Ugandan officials have reported 11 new cases of Ebola in the capital, Kampala, since Friday. This a “worrisome” increase in infections just over a month after an outbreak was declared in a remote part of the East African country.
Nine more people in the Kampala metropolitan area tested positive for Ebola on Sunday, and that is in addition to two others on Friday, Health Minister Jane Ruth Aceng said Monday.
A top World Health Organization official in Africa said last week that Uganda’s Ebola outbreak was “rapidly evolving,” describing a challenging situation for health workers. Ugandan health authorities have confirmed 75 cases of Ebola since Sept. 20, including 28 deaths. There are 19 active cases, according to a report by ABC News.
Hemorrhagic fevers should be taken seriously, considering their high mortality rate.
On average, 50% of people who contract Ebola will die.

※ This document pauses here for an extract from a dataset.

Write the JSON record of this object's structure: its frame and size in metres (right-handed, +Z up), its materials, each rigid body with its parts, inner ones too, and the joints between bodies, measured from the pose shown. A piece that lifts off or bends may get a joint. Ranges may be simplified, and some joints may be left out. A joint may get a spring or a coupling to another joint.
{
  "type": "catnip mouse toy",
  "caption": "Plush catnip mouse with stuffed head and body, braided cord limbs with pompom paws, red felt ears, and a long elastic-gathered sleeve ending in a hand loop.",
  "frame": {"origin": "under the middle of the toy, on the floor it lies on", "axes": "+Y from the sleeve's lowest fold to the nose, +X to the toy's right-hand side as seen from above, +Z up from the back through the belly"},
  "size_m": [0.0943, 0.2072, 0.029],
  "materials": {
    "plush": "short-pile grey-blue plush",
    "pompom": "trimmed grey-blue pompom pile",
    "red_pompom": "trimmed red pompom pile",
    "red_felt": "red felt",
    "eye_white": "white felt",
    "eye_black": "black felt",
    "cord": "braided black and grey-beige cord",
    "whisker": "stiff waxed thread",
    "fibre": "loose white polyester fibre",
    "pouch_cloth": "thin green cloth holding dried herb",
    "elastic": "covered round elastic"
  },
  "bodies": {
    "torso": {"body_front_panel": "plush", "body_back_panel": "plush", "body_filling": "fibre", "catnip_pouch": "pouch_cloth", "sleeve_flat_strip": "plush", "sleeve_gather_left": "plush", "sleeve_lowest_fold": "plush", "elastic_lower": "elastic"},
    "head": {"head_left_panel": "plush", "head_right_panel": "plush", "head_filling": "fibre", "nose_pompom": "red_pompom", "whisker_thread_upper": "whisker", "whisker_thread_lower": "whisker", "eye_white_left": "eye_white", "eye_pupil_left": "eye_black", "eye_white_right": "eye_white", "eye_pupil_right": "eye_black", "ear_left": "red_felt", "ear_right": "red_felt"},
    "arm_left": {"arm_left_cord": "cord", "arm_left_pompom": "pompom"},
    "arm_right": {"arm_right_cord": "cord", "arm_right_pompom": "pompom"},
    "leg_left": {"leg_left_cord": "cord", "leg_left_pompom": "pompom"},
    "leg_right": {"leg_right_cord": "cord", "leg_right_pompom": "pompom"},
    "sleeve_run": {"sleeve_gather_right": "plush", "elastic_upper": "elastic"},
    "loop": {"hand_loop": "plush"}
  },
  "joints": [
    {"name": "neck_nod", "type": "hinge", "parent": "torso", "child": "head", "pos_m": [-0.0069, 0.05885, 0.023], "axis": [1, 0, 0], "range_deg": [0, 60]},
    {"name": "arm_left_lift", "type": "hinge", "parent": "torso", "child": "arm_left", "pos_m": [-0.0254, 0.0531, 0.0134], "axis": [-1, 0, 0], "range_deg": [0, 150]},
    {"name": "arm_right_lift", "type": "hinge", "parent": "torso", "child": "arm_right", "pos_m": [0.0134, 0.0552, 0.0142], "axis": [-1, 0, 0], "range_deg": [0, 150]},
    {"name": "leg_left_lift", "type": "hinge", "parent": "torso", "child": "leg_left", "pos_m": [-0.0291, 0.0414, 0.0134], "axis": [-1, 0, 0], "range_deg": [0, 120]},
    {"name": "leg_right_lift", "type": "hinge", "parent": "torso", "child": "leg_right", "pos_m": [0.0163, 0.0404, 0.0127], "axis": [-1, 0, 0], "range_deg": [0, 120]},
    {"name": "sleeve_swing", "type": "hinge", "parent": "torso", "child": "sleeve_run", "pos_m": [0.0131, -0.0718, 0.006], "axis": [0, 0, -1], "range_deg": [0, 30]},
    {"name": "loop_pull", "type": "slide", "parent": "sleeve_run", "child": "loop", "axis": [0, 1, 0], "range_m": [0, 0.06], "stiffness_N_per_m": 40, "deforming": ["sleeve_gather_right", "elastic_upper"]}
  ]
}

Case fatality rates have varied between 25% to 90% in past outbreaks, and in the current outbreak, which began in 2018 in the Kivu region of the Democratic Republic of the Congo, the overall fatality rate was around 67%. –World Health Organization
Patients are currently being infected with the Sudan strain of the Ebola virus, for which there is no known cure. The mainstream media continues to lament that there is also no vaccine while promoting “contact tracing” and control of humans to slow and stop the spread.
The nine new cases reported on Monday follow a similar pattern as they all are contacts of an Ebola-infected patient who traveled from an Ebola hotspot and sought treatment at Kampala’s top public hospital, known as Mulago.
This is not the most severe Ebola outbreak either. Uganda has had multiple Ebola outbreaks, including one in 2000 that killed more than 200 people. The 2014-16 Ebola outbreak in West Africa killed more than 11,000 people, the disease’s largest death toll. Other African nations also have Ebola outbreaks with more regularity than Western nations.